From this perspective, the "commonplace" nature of the women's wailing should be viewed as a strength instead of a weakness. The prevalence of maternal mourning in these plays, in all of its manifestations--from moments of lyric rapture, to howls of anguish, to comic banter--suggests its heartfelt resonance in late medieval culture. With respect to Herod it is precisely the familiar, "commonplace" quality of his cowardly braggadocio that makes him a dramatically credible and significant character. Daniel C. Boughner puts it succinctly: "Herod is a representative of that arrogant and insolent feudalism whose portrayal gives local English substance and topical import to the scriptural role." (15) I propose that the same is true of the mourning mothers. Just as the plays augment scripture, interpreting the cruel greed of Herod and his mercenary knights from a medieval English perspective, so they depart from the biblical sources in their depiction of the mothers' laments, assimilating popular practices and beliefs to the Christian story.
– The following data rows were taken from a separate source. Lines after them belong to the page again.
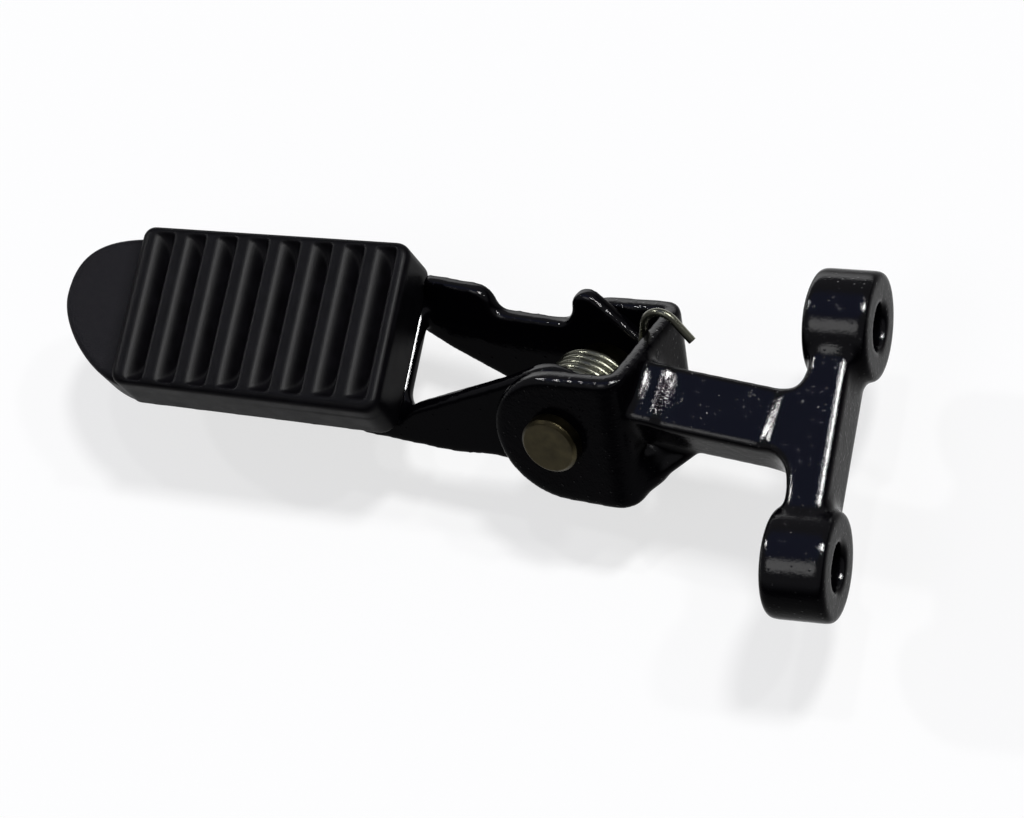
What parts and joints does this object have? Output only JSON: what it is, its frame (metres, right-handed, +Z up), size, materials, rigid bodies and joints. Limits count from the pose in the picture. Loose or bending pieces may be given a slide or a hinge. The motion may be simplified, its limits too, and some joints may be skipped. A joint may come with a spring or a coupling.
{
  "type": "motorcycle footpeg",
  "caption": "Folding motorcycle footpeg with a ribbed rubber pad, clevis pin and return spring on a cast hanger bracket with bolt bosses.",
  "frame": {"origin": "midway between the two bolt holes, on the plane of the two boss end faces", "axes": "+X outward along the peg to its tip, +Y toward the front of the motorcycle, +Z up"},
  "size_m": [0.2064, 0.0838, 0.0509],
  "materials": {
    "bracket": "gloss black paint over casting",
    "peg_frame": "gloss black paint",
    "rubber_pad": "matt",
    "pad_plate": "plain",
    "pad_screws": "zinc plated",
    "pad_washers": "zinc plated",
    "pivot_pin": "yellow zinc plated",
    "pin_washer": "yellow zinc plated",
    "split_pin": "zinc plated",
    "torsion_spring": "plated wire",
    "spring_collar": "plain turned"
  },
  "bodies": {
    "hanger": {"bracket": "bracket", "pivot_pin": "pivot_pin", "pin_washer": "pin_washer", "split_pin": "split_pin", "spring_collar": "spring_collar", "torsion_spring": "torsion_spring"},
    "peg": {"peg_frame": "peg_frame", "rubber_pad": "rubber_pad", "pad_plate": "pad_plate", "pad_screws": "pad_screws", "pad_washers": "pad_washers"}
  },
  "joints": [
    {"name": "peg_fold", "type": "hinge", "parent": "hanger", "child": "peg", "pos_m": [0.06946, -0.01022, -0.00941], "axis": [-0.1392, -0.8011, -0.5821], "range_deg": [0, 50], "stiffness_Nm_per_rad": 0.4, "springref_deg": -57.3, "deforming": ["torsion_spring"]}
  ]
}
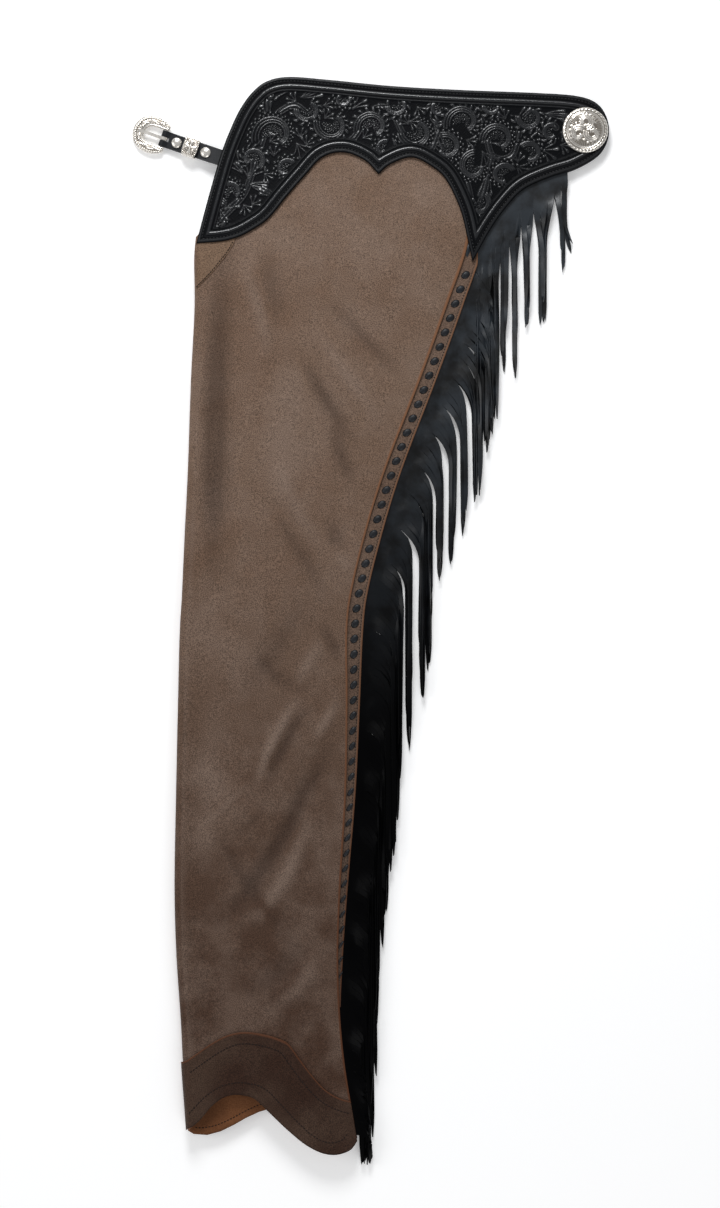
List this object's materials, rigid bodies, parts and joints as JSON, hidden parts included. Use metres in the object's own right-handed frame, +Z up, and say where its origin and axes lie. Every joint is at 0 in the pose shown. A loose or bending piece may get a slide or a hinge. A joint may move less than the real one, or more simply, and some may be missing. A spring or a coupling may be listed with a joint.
{
  "type": "fringed leather show chaps, folded in half and laid flat",
  "caption": "Western show chaps with a tooled yoke, seam fringe, concho and buckle strap, folded and laid flat.",
  "frame": {"origin": "centre of the footprint, on the surface that the chaps lie on", "axes": "+X from the front edge to the centre back, +Y from the hems up to the waist, +Z up from the surface"},
  "size_m": [0.4782, 1.088, 0.0236],
  "materials": {
    "leg_leather": "napped, worn",
    "gore_leather": "napped",
    "yoke_leather": "tooled, semi-gloss",
    "fringe_leather": "smooth, semi-gloss",
    "silver": "engraved, polished"
  },
  "bodies": {
    "chaps": {"leg": "leg_leather", "under_leg": "leg_leather", "hem_band": "leg_leather", "seam_strip": "leg_leather", "front_gore": "gore_leather", "yoke": "yoke_leather", "under_yoke": "yoke_leather", "buckle_strap": "yoke_leather", "billet": "yoke_leather", "fringe": "fringe_leather", "under_fringe": "fringe_leather", "concho": "silver", "concho_screw": "silver", "strap_snap_1": "silver", "strap_snap_2": "silver", "keeper": "silver"},
    "buckle": {"buckle_frame": "silver"},
    "tongue": {"buckle_tongue": "silver"}
  },
  "joints": [
    {"name": "buckle_swivel", "type": "hinge", "parent": "chaps", "child": "buckle", "pos_m": [-0.20747, 0.483, 0.0042], "axis": [0.3305, 0.9438, 0], "range_deg": [0, 75]},
    {"name": "tongue_swing", "type": "hinge", "parent": "buckle", "child": "tongue", "pos_m": [-0.20747, 0.483, 0.0042], "axis": [0.3305, 0.9438, 0], "range_deg": [0, 55]}
  ]
}
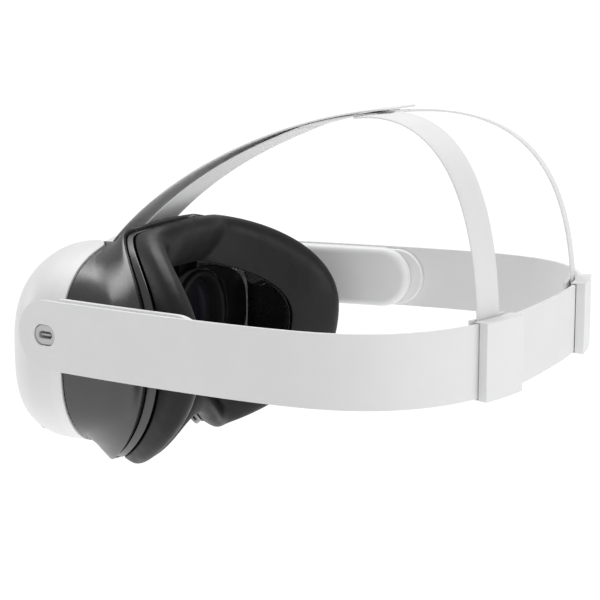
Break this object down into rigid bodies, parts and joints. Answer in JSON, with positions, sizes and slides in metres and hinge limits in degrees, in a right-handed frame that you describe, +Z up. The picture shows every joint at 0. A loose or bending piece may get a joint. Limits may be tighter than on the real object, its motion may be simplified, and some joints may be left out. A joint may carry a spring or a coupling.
{
  "type": "vr headset",
  "caption": "Virtual reality headset: curved visor with sliding lenses and a foam face seal, tilting side arms, a rear band and a forked crown strap.",
  "frame": {"origin": "middle of the opening for the head, at the height of the arm pivots", "axes": "+X to the wearer's left, the visor faces -Y and the rear of the head is +Y, +Z up"},
  "size_m": [0.2126, 0.2414, 0.1593],
  "materials": {
    "white_plastic": "fine satin moulded shell, white",
    "white_strap": "smooth woven elastic webbing, white",
    "dark_plastic": "satin dark grey moulding",
    "black_plastic": "matt black moulding",
    "dark_foam": "soft dark grey skinned foam",
    "lens_glass": "dark glossy optical face",
    "steel": "bright turned steel",
    "circuit_green": "green circuit board",
    "battery_grey": "grey cell wrap",
    "aluminium": "milled aluminium",
    "port_grey": "grey moulded insert"
  },
  "bodies": {
    "visor": {"battery_pack": "battery_grey", "camera_window_lower_left": "lens_glass", "camera_window_lower_right": "lens_glass", "camera_window_upper_left": "lens_glass", "camera_window_upper_right": "lens_glass", "fan_frame": "black_plastic", "front_shell": "white_plastic", "guide_rail_lower": "steel", "guide_rail_upper": "steel", "heat_sink": "aluminium", "lens_plate": "black_plastic", "main_board": "circuit_green", "pinion_pin": "steel", "pivot_bush_left": "dark_plastic", "pivot_bush_right": "dark_plastic", "plate_screw_1": "steel", "plate_screw_2": "steel", "plate_screw_3": "steel", "plate_screw_4": "steel", "rear_housing": "dark_plastic", "seam_gasket": "black_plastic", "strap_anchor": "steel", "tracking_camera_lower_left": "black_plastic", "tracking_camera_lower_right": "black_plastic", "tracking_camera_upper_left": "black_plastic", "tracking_camera_upper_right": "black_plastic", "wear_sensor": "lens_glass"},
    "strap": {"arm_core_left": "white_plastic", "arm_core_right": "white_plastic", "arm_cover_left": "white_plastic", "arm_cover_right": "white_plastic", "speaker_left": "black_plastic", "speaker_right": "black_plastic", "pivot_pin_left": "steel", "pivot_pin_right": "steel", "band_keeper_left": "white_plastic", "band_keeper_right": "white_plastic", "port_shell": "port_grey", "port_tongue": "black_plastic", "strap_band": "white_strap", "crown_strap": "white_strap", "front_strap_upper": "white_strap", "front_strap_lower": "white_strap"},
    "lens_group_left": {"lens_carrier_left": "black_plastic", "lens_left": "lens_glass", "display_left": "lens_glass", "rack_left": "white_plastic"},
    "lens_group_right": {"lens_carrier_right": "black_plastic", "lens_right": "lens_glass", "display_right": "lens_glass", "rack_right": "white_plastic"},
    "gear": {"ipd_pinion": "white_plastic"},
    "fan": {"fan_rotor": "black_plastic"},
    "face_interface": {"interface_frame": "dark_plastic", "face_cushion": "dark_foam"},
    "power_key": {"power_button": "white_plastic"},
    "volume_up_key": {"volume_up_button": "white_plastic"},
    "volume_down_key": {"volume_down_button": "white_plastic"}
  },
  "joints": [
    {"name": "strap_tilt", "type": "hinge", "parent": "visor", "child": "strap", "pos_m": [0, -0.08, 0], "axis": [1, 0, 0], "range_deg": [-8, 20], "deforming": ["front_strap_upper", "front_strap_lower"]},
    {"name": "lens_shift_left", "type": "slide", "parent": "visor", "child": "lens_group_left", "axis": [1, 0, 0], "range_m": [-0.003, 0.003]},
    {"name": "lens_shift_right", "type": "slide", "parent": "visor", "child": "lens_group_right", "axis": [1, 0, 0], "range_m": [-0.003, 0.003]},
    {"name": "gear_spin", "type": "hinge", "parent": "visor", "child": "gear", "pos_m": [0, -0.09865, -0.044], "axis": [0, 1, 0], "range_deg": [-43, 43]},
    {"name": "fan_spin", "type": "hinge", "parent": "visor", "child": "fan", "pos_m": [0, -0.117, -0.006], "axis": [0, 1, 0], "continuous": true},
    {"name": "interface_depth", "type": "slide", "parent": "visor", "child": "face_interface", "axis": [0, 1, 0], "range_m": [0, 0.006]},
    {"name": "power_press", "type": "slide", "parent": "visor", "child": "power_key", "axis": [1, 0, 0], "range_m": [0, 0.0008], "stiffness_N_per_m": 400, "springref_m": -0.0004},
    {"name": "volume_up_press", "type": "slide", "parent": "visor", "child": "volume_up_key", "axis": [0, 0, 1], "range_m": [0, 0.0006], "stiffness_N_per_m": 400, "springref_m": -0.0004},
    {"name": "volume_down_press", "type": "slide", "parent": "visor", "child": "volume_down_key", "axis": [0, 0, 1], "range_m": [0, 0.0006], "stiffness_N_per_m": 400, "springref_m": -0.0004}
  ],
  "couplings": [
    {"joint": "lens_shift_right", "follows": "lens_shift_left", "ratio": -1},
    {"joint": "gear_spin", "follows": "lens_shift_left", "rad_per_m": 250}
  ]
}
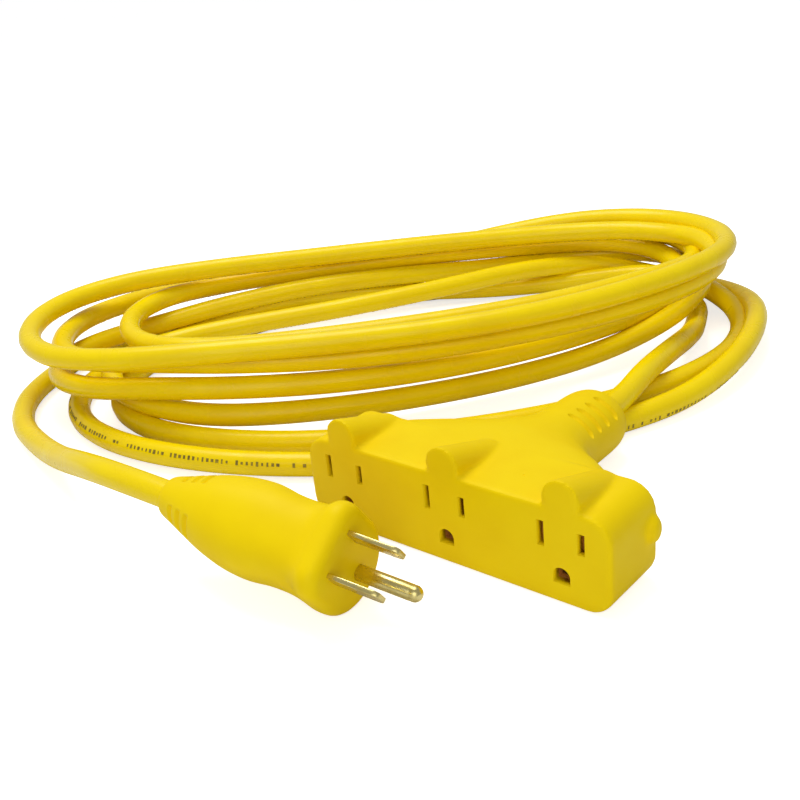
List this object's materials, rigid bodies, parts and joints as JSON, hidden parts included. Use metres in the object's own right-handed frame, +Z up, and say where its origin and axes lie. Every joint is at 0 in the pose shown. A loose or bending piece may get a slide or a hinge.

Matthew 2:13-18 makes no reference to a public confrontation between Herod's henchmen and the mothers of the slaughtered children, but all of the plays include such an encounter. Moreover, apart from an allusion to Jeremiah 31:15, when Rachel weeps for her children, the gospel makes no mention of lamentation, and Rachel's lament does not include oaths and cries of vengeance. (16) Yet even in the briefest renderings of the episode, in the York and the N-Town cycles, the women struggle to protect their babes as they lament. In the Chester cycle and the Digby play, the women directly confront, not only the soldiers, but Herod as well. The full ethical force of their grief impinges upon the consciousness of those who see and hear. In the Towneley play, Herod himself unbiblically dreads the mothers' mad cries. As he sends his soldiers off on their mission, he warns: "If women wax woode; / I warn you, syrs, to spede you" (314-15). These significant deviations from scripture suggest that the women's cries and curses have a dramatic coherence that requires further investigation.

II

Because public sermons and treatises, such as those published in Mirk's Festial, blend formal theology with more widespread cultural practices and ideas, they open a window into the same creative tensions that produced medieval communal theater. (17) Three of Mirk's works, two homilies from the Festial, and a treatise on cursing included in his Advice to the Clergy, help to elucidate late fifteenth-century English beliefs about the moral force of oaths in general, and of maternal mourning in particular. (18)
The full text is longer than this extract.